Rifondazione Comunista

Le motivazioni addotte dai sindaci – “non sapevamo chi avrebbe parlato”, “la scaletta non è stata condivisa”, “non sapevamo della presenza di Bellono” – vengono bollate come “pretestuali”. Rifondazione ribadisce che la partecipazione del dirigente sindacale era stata pubblicamente annunciata, non solo sulla nuova locandina dell’Anpi ma anche sulla stampa locale.

“Se foste rimasti alla prima locandina, allora avreste dovuto essere pronti ad intervenire. E ancora, una volta venuti a conoscenza che ci sarebbe stato quell’intervento, avreste dovuto – per rispetto – fermarvi ad ascoltare”.

Grave, per gli estensori della lettera, anche l’aver lasciato solo il presidente dell’Anpi  Mario Beiletti durante il suo intervento: “Un grave sgarbo da rappresentanti delle istituzioni locali”. Le “scalette non condivise” e il “temere i contenuti degli altri oratori” vengono definiti “istanze indifendibili”.

Rifondazione rivendica il senso della partecipazione di Federico Bellono, sottolineando che ha accettato “senza dubbi né remore”, come dovrebbe fare qualunque democratico: “Un democratico non rifiuta un invito dell’Anpi e non chiede chi sono gli altri o cosa diranno. Va, parla, dice la sua, e ascolta”.

“Gli interventi a Lace sono stati di ottimo livello, pertinenti alla ricorrenza e ben contestualizzati all’oggi”, scrive il partito. “Quando si sceglie di candidarsi a sindaco, il personale e l’appartenenza di partito devono passare in secondo piano....”.

La lettera sottolinea che “i gesti dei sindaci pesano più di quelli di qualunque cittadino” e quello compiuto a Lace “pesa moltissimo”. E viene citata una frase attribuita al sindaco di Ivrea, Matteo Chiantore, secondo cui “l’anno prossimo organizzeremo un nostro momento, presumibilmente il 24”. 

Per Rifondazione, è la prova della volontà di isolarsi, di evitare momenti commemorativi aperti al dibattito e alla pluralità delle voci.

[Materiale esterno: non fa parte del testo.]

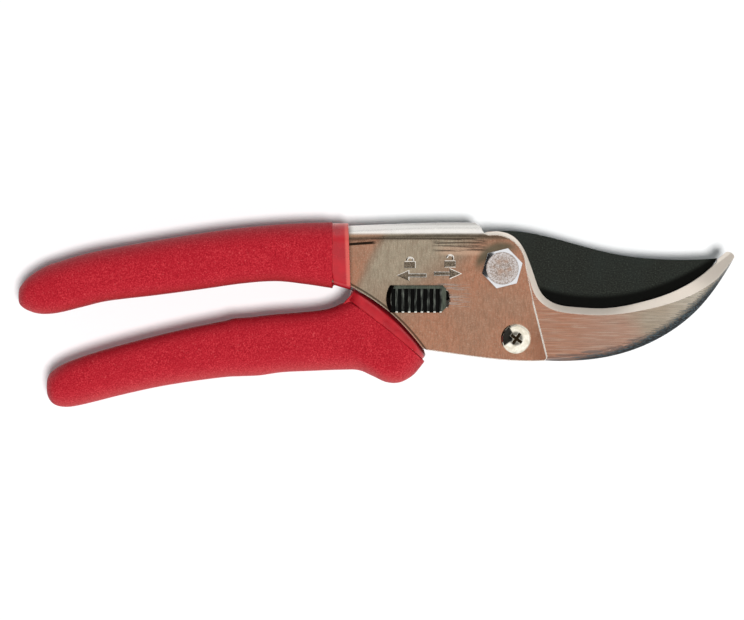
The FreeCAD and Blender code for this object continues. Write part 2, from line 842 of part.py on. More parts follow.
def hex_prism(label, height, flats, high, chamfer_low, chamfer_high):
    """Hexagonal head or nut whose corners are turned off at either end."""
    body = new_body(label, height)
    outline = new_sketch(body, "outline")
    hexagon(outline, flats)
    pad(body, outline, high)
    corner = value(flats) / math.sqrt(3)
    face = HEX_FLAT * value(flats) / 2
    tall = value(high)
    slope = math.tan(math.radians(30))
    for name, wanted, end, inward in (("low", chamfer_low, 0.0, 1), ("high", chamfer_high, tall, -1)):
        if not wanted:
            continue
        rim = new_sketch(body, f"rim_{name}", "0", "XZ_Plane")
        draw(rim, [
            (face, end),
            ("line", (corner + 1, end)),
            ("line", (corner + 1, end + inward * slope * (corner + 1 - face))),
        ])
        before = body.Tip.Shape.Volume
        groove = body.newObject("PartDesign::Groove", f"{label}_rim_{name}_groove")
        groove.Profile = rim
        groove.ReferenceAxis = (rim, ["V_Axis"])
        groove.Angle = 360
        body.Tip = groove
        doc.recompute()
        if not groove.Shape.Volume < before:
            raise RuntimeError(f"{groove.Name} cuts nothing")
    return body


def pivot_bolt():
    body = hex_prism("pivot_bolt", FRONT_FACE, "Sizes.bolt_flats", "Sizes.bolt_head_high", False, True)
    radius = size("bolt_dia") / 2
    length = value(FRONT_FACE)
    tip = size("bolt_proud") * 0.7
    turned(body, "shank", [
        (0.0, 0.0), (radius, 0.0), (radius, tip - length), (radius - tip, -length), (0.0, -length),
    ])
    return body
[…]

“Fare una cosa a sé, una tranquilla cerimonia rituale, senza che vi sia qualcuno che viene a parlare di nuove resistenze, di pericolo democratico, di libertà di dissentire. Quella libertà per la quale sono morti anche quei giovani che a Lace ricordiamo”.

La chiusura è un atto d’accusa politico e morale:

“A Lace c’è spazio per tutti, ma evidentemente c’è chi non ama la pluralità, le voci scomode, e quindi se ne va. Ma se lo fanno dei sindaci, questo ci preoccupa e non lo possiamo accettare. Proprio nel ricordo della diversità di motivazioni e appartenenze dei nostri Partigiani che non han dubitato uniti a dare la vita per un fine alto e comune. Quanta piccolezza, invece, nel disertare una Cerimonia che li commemora per fini abissalmente meno nobili”.